**PROVIDED MATERIAL**

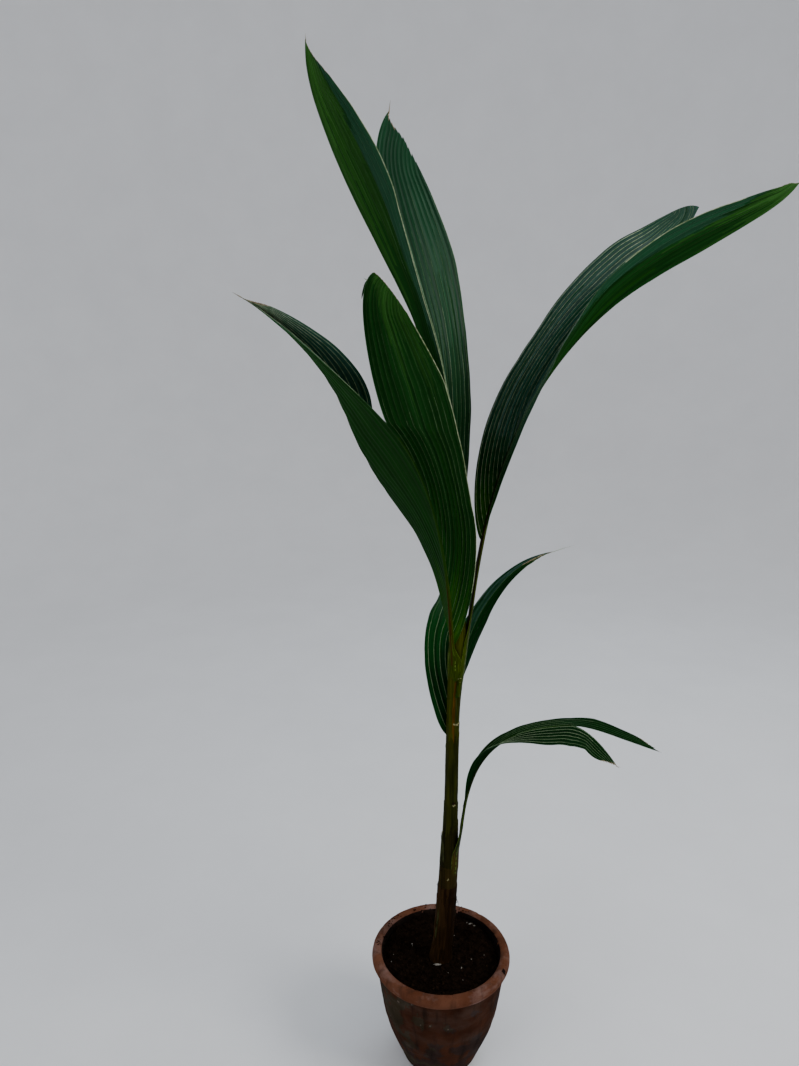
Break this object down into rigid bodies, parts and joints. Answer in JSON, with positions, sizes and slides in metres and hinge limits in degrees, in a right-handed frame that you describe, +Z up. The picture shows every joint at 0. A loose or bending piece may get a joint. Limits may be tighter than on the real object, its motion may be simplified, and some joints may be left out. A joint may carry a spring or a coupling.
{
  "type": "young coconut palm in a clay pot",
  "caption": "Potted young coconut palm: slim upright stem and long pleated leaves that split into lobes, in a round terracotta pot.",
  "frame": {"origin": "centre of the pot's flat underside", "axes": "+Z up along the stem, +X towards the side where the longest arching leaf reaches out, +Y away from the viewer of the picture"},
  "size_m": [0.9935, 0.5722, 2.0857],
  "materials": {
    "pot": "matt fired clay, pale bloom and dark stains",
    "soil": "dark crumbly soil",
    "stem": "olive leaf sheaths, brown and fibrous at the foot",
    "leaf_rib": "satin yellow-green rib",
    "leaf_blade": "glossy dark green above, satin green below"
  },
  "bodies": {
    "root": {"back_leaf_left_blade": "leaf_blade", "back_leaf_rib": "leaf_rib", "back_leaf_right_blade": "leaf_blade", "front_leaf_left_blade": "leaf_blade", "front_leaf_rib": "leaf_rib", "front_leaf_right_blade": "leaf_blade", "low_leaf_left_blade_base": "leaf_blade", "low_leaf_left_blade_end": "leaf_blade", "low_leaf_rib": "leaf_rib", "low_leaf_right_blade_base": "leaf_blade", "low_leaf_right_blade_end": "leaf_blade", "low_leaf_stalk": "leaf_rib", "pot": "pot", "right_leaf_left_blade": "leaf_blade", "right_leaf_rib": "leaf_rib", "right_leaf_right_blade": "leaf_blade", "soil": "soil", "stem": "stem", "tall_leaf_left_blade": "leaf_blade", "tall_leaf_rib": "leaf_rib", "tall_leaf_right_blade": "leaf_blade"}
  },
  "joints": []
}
...
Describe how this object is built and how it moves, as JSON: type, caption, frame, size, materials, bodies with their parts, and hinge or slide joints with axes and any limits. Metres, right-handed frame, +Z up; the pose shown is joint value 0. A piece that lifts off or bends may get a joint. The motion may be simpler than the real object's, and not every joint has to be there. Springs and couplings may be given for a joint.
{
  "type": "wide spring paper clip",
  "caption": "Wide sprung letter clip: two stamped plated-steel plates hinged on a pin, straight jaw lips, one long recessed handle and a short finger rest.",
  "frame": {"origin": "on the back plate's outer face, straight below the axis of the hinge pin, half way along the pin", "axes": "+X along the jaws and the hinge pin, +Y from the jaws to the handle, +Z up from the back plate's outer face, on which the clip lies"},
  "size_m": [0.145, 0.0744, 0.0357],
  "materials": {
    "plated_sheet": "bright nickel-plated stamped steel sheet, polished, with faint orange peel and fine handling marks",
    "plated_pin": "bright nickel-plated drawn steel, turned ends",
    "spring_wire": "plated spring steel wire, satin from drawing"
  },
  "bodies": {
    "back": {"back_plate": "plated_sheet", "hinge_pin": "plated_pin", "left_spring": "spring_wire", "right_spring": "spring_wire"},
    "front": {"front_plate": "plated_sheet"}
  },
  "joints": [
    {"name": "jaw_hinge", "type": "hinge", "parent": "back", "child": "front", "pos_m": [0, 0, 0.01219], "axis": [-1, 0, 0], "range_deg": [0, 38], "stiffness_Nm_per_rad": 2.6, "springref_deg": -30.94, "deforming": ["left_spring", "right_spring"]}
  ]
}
--
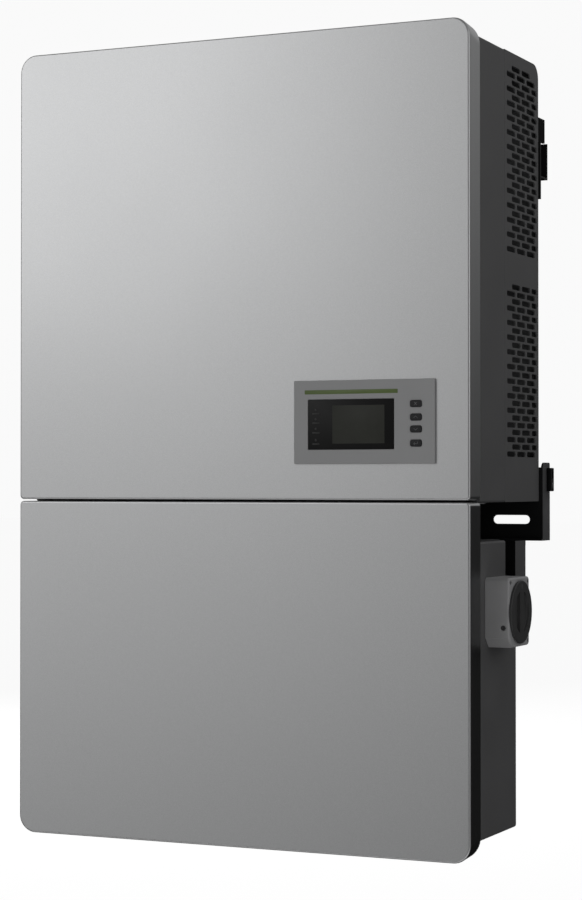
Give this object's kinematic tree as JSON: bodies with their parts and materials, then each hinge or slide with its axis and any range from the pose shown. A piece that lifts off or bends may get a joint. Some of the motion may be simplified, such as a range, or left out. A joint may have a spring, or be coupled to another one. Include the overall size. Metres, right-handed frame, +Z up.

**WORK TO BE COMPLETED**
Among the entries, how many lines include the word "object"? Answer with a single number and nothing further.

**SOLUTION**
3